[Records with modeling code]
[BEGIN]
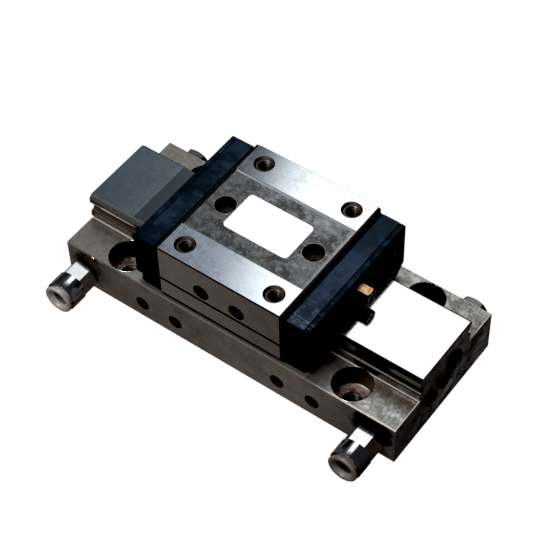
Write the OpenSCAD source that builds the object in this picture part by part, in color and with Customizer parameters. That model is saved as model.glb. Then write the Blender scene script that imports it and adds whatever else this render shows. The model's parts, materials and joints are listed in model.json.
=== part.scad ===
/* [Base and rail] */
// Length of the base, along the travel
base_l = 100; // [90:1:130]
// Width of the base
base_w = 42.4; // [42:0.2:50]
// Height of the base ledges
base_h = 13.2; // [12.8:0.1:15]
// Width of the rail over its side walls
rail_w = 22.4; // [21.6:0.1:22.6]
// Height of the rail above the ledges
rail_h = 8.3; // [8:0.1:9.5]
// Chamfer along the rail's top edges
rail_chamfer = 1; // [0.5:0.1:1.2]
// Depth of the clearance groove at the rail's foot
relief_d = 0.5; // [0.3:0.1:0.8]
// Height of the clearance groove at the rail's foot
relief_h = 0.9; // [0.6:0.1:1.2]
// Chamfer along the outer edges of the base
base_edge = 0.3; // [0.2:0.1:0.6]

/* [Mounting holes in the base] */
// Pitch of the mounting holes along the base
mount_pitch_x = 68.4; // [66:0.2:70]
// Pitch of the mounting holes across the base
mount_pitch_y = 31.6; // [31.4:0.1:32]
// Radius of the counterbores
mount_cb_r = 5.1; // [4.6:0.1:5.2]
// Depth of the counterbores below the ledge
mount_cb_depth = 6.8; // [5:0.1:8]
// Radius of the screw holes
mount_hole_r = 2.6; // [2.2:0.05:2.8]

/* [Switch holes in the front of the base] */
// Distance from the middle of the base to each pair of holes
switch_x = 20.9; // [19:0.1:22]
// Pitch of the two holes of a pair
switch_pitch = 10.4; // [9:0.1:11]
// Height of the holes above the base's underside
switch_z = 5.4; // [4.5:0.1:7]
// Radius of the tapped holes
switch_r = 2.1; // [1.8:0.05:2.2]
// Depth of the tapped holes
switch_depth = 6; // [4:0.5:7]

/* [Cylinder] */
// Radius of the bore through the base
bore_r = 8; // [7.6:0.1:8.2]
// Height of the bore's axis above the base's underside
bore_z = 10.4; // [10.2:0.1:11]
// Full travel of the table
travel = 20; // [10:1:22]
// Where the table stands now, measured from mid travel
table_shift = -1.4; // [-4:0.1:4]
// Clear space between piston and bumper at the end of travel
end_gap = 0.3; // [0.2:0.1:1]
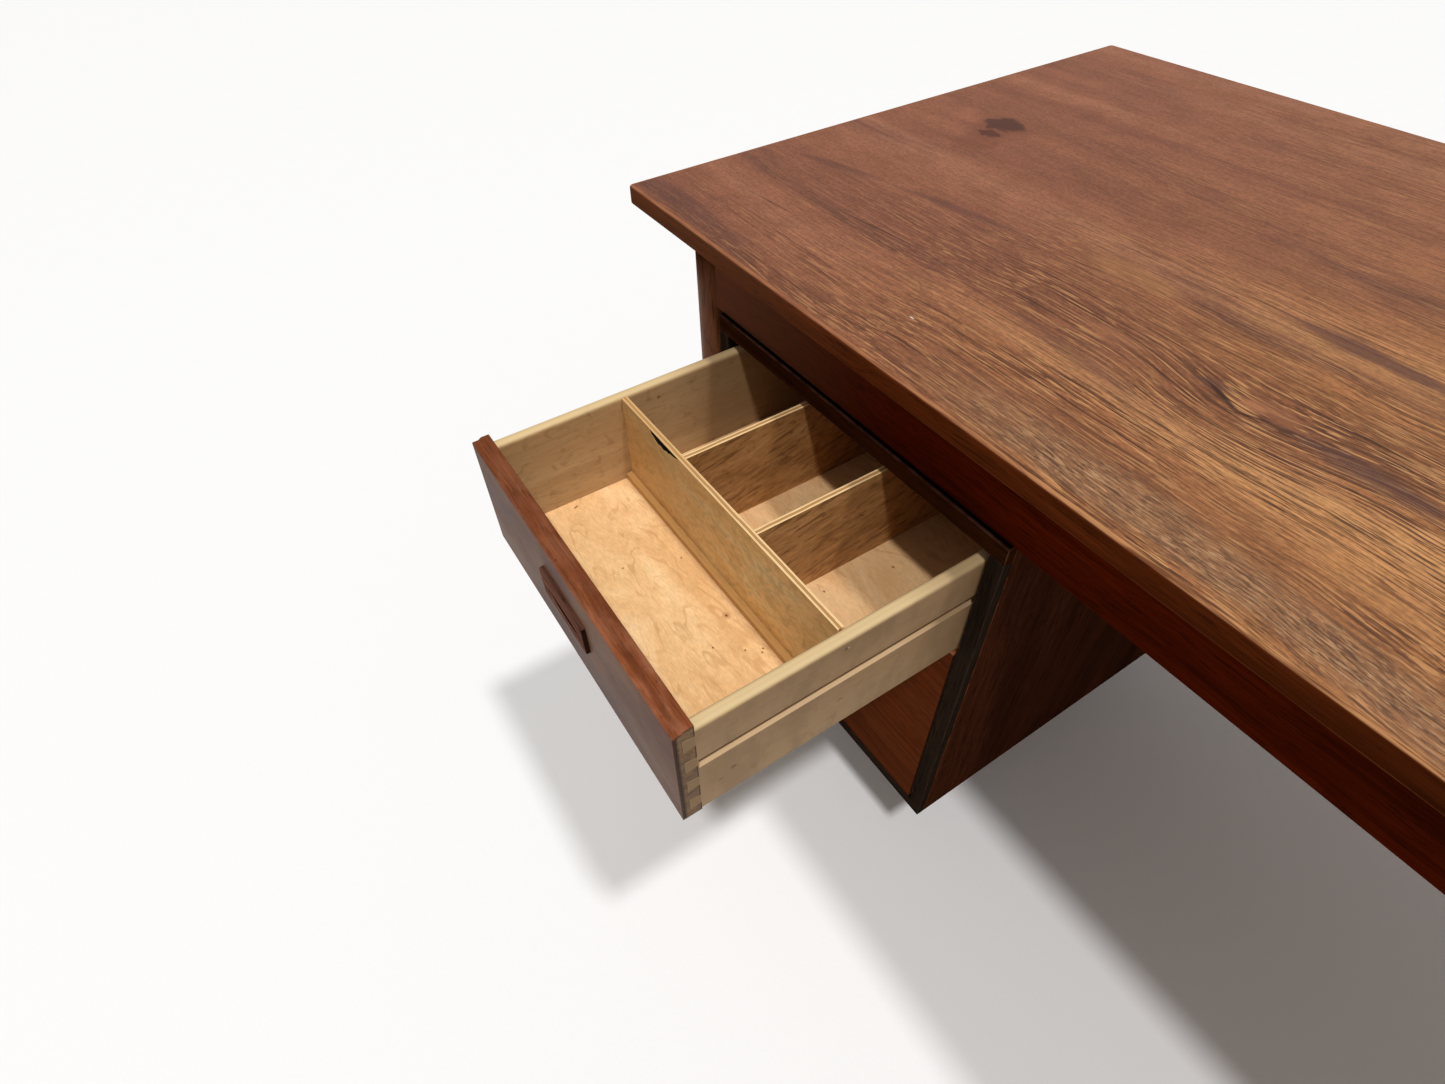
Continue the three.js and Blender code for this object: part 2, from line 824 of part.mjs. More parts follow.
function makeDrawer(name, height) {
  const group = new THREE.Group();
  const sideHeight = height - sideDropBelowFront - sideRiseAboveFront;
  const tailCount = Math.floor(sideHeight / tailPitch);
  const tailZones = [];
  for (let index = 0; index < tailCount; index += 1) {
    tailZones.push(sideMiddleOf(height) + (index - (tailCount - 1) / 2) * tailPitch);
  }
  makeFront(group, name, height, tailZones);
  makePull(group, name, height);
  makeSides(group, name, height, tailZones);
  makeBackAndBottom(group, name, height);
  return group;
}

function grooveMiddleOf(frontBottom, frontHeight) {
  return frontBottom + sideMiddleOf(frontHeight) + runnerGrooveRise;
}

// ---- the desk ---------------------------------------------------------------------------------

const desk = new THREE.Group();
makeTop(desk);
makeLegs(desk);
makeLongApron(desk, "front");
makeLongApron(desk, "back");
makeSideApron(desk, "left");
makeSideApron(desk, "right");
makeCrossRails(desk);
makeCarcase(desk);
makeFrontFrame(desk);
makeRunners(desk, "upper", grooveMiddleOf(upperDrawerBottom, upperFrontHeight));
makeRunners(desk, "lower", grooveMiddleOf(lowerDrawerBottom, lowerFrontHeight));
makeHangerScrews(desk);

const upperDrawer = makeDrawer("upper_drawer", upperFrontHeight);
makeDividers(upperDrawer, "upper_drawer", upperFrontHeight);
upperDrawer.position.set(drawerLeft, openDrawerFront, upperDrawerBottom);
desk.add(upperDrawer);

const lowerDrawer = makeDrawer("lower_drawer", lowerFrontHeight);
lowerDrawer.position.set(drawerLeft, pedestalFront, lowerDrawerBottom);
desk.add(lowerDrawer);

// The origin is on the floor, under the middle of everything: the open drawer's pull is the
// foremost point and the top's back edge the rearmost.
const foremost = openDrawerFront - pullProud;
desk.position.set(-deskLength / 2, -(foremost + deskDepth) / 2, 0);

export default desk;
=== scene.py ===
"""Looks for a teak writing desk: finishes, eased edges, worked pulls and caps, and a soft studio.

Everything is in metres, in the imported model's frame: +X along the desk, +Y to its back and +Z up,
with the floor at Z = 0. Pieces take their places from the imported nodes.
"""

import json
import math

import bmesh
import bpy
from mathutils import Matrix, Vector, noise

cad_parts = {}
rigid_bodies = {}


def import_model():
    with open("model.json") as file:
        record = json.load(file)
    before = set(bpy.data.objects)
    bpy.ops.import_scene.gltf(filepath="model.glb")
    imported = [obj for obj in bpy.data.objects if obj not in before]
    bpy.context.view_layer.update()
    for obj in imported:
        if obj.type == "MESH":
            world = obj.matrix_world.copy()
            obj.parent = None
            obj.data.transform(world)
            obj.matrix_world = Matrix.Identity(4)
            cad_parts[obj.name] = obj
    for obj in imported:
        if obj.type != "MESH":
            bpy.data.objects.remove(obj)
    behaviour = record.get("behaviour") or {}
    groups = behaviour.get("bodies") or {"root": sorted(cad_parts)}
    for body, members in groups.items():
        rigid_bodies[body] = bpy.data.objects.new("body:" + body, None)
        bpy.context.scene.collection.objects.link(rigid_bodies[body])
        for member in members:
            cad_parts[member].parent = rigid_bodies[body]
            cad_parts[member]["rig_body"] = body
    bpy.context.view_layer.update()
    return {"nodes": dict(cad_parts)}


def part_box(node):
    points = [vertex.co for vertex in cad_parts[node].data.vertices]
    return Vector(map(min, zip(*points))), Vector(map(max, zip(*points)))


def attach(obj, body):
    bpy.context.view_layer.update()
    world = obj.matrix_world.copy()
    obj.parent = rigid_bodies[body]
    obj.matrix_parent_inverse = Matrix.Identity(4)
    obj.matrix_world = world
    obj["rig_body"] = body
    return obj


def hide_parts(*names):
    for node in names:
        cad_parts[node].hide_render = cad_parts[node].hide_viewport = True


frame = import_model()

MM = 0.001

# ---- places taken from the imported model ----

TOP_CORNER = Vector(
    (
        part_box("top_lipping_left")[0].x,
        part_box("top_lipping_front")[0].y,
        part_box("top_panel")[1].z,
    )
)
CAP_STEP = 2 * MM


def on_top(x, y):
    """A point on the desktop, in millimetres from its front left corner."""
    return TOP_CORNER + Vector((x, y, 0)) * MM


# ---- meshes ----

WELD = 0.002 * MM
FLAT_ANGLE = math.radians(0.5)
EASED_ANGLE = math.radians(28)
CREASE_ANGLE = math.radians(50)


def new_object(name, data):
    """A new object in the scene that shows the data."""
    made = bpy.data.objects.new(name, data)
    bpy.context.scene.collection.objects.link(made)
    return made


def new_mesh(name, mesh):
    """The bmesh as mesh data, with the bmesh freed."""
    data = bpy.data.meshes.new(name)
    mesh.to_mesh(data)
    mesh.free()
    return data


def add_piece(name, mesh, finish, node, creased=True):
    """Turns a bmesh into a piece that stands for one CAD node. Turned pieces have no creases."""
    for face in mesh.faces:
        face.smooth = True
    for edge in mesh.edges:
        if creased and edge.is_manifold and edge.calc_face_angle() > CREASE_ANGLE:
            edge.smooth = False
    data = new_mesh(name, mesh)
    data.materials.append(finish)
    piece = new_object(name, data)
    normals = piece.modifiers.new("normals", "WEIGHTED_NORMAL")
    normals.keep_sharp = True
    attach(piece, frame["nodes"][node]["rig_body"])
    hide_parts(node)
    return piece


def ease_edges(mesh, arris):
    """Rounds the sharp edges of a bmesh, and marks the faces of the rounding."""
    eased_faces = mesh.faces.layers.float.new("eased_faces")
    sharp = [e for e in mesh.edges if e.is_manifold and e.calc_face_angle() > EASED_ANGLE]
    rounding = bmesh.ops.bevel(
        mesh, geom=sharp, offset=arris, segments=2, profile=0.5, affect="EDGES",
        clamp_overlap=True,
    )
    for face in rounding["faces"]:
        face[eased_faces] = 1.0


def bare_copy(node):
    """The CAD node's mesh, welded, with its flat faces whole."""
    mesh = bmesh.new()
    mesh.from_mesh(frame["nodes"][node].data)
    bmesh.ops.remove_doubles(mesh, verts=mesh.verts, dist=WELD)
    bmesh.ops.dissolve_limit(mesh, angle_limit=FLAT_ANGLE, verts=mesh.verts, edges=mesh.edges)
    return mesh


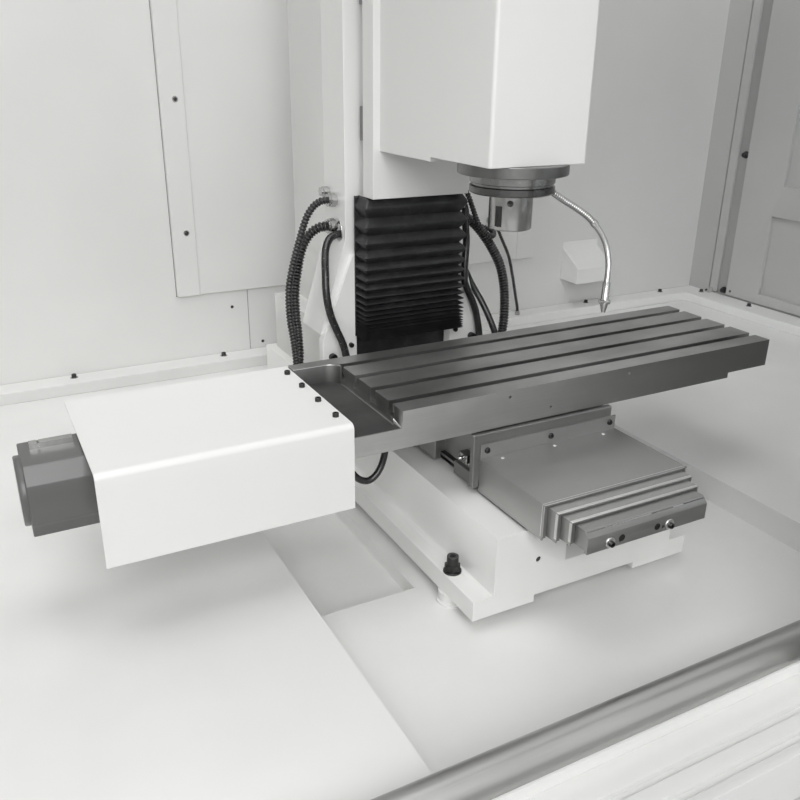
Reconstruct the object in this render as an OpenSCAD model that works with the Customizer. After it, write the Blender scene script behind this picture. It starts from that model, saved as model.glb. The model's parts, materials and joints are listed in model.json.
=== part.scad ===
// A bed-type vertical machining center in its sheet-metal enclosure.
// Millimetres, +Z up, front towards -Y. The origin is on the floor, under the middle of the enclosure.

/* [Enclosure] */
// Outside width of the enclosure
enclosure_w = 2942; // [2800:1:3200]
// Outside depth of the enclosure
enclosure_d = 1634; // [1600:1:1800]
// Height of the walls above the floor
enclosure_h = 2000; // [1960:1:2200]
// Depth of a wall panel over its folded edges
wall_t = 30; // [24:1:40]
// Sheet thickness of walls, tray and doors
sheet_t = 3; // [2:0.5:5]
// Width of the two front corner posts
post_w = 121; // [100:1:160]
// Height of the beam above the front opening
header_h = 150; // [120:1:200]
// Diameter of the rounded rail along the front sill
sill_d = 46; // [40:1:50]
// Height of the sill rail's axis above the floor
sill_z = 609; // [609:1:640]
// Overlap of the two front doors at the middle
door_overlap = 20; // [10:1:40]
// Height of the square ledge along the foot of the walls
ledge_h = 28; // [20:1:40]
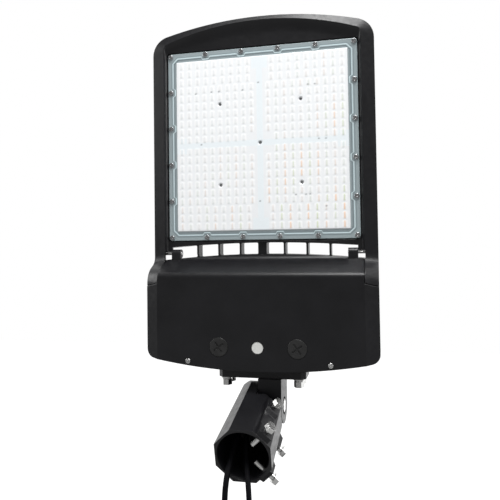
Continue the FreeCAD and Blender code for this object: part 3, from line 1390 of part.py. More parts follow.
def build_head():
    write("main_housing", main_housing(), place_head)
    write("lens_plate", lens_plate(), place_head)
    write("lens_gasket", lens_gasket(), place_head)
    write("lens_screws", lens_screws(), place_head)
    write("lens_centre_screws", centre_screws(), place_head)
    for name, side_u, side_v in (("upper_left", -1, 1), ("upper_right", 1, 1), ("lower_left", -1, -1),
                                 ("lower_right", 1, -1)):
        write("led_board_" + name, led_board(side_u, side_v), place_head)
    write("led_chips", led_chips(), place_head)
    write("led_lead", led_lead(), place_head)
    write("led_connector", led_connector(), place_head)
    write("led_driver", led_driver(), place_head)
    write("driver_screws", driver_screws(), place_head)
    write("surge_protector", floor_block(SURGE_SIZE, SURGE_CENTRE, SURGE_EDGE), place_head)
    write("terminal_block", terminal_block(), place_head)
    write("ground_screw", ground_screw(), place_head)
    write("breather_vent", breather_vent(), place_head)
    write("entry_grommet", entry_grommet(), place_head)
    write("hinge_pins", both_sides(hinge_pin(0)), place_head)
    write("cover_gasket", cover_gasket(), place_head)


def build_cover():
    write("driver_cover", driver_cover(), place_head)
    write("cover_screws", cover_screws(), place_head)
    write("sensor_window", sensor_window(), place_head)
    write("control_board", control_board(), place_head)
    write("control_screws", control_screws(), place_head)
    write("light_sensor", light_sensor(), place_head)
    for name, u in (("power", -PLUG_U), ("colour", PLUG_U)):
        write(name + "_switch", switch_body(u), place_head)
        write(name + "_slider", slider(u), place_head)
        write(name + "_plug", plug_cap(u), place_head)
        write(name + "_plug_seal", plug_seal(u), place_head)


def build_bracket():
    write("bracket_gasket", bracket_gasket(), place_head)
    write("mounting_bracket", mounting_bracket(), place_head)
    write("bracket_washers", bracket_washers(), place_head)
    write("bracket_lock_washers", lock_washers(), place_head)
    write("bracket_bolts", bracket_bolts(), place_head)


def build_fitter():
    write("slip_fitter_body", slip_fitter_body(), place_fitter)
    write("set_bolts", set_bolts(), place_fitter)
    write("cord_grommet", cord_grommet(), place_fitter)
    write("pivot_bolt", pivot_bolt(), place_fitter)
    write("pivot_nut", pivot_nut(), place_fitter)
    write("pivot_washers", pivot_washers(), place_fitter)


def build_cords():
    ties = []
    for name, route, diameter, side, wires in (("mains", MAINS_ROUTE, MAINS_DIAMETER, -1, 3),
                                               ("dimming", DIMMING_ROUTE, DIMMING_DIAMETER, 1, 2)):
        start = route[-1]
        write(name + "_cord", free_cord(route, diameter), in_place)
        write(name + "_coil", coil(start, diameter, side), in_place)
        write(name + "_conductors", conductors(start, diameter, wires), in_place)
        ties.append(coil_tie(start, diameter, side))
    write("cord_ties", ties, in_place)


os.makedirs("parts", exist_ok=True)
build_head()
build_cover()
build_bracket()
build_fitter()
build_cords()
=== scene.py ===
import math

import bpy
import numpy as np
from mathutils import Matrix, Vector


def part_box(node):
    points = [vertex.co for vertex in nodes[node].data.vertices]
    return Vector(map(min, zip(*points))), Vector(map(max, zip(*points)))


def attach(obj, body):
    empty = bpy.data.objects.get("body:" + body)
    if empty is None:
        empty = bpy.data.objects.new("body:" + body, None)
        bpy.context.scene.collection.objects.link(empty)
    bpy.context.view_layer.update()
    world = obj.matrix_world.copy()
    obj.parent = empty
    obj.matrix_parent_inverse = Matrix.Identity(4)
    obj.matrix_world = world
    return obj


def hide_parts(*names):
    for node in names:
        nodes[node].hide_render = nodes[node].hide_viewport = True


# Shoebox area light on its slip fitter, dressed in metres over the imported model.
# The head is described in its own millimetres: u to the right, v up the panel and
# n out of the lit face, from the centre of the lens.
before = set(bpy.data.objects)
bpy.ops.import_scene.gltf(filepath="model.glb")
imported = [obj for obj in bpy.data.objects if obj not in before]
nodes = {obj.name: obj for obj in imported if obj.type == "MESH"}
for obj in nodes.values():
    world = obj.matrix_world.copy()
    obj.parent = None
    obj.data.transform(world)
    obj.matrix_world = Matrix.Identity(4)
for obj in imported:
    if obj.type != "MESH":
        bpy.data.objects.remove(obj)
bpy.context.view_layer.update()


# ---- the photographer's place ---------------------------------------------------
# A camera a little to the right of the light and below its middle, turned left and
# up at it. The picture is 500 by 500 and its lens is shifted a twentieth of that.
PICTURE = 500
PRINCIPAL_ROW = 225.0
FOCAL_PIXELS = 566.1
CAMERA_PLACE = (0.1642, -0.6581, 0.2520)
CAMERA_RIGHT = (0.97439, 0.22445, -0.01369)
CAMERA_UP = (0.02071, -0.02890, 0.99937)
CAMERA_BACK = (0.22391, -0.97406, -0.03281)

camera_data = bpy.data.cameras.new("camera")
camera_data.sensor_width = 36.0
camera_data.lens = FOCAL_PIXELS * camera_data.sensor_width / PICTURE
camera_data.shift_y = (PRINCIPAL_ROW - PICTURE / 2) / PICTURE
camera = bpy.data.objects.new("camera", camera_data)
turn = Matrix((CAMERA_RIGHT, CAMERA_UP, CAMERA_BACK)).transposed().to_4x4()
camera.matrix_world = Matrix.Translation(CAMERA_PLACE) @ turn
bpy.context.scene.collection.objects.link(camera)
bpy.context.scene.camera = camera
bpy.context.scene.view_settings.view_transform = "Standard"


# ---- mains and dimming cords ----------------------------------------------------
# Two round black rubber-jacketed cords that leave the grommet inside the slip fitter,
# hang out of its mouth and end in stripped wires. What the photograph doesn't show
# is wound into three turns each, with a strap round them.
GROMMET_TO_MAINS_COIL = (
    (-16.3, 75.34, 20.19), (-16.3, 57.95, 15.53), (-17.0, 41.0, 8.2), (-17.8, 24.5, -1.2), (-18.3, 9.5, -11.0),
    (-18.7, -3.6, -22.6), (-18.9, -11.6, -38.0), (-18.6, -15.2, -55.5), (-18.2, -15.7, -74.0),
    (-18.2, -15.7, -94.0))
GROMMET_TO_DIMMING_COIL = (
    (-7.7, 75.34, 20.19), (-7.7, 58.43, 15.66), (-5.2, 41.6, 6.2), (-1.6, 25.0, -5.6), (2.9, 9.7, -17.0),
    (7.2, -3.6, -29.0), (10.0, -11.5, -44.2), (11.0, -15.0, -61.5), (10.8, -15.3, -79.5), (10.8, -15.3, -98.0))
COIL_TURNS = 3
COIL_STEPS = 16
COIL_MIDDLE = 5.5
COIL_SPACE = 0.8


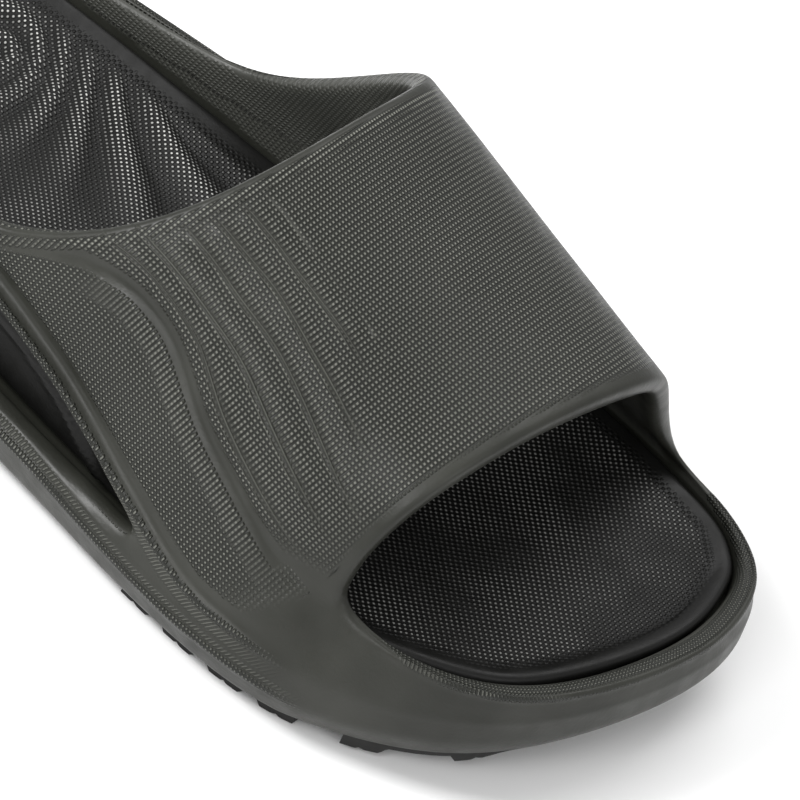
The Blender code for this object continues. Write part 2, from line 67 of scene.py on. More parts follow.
[END]
(STATED EXERCISE) As listed above, the lines from the line with "free_cord(route, diameter), in_place)" to the line with "if empty is" are to be echoed exactly, with both ends included and nothing added.

(SOLUTION TO THIS EXERCISE)
        write(name + "_cord", free_cord(route, diameter), in_place)
        write(name + "_coil", coil(start, diameter, side), in_place)
        write(name + "_conductors", conductors(start, diameter, wires), in_place)
        ties.append(coil_tie(start, diameter, side))
    write("cord_ties", ties, in_place)


os.makedirs("parts", exist_ok=True)
build_head()
build_cover()
build_bracket()
build_fitter()
build_cords()
=== scene.py ===
import math

import bpy
import numpy as np
from mathutils import Matrix, Vector


def part_box(node):
    points = [vertex.co for vertex in nodes[node].data.vertices]
    return Vector(map(min, zip(*points))), Vector(map(max, zip(*points)))


def attach(obj, body):
    empty = bpy.data.objects.get("body:" + body)
    if empty is None:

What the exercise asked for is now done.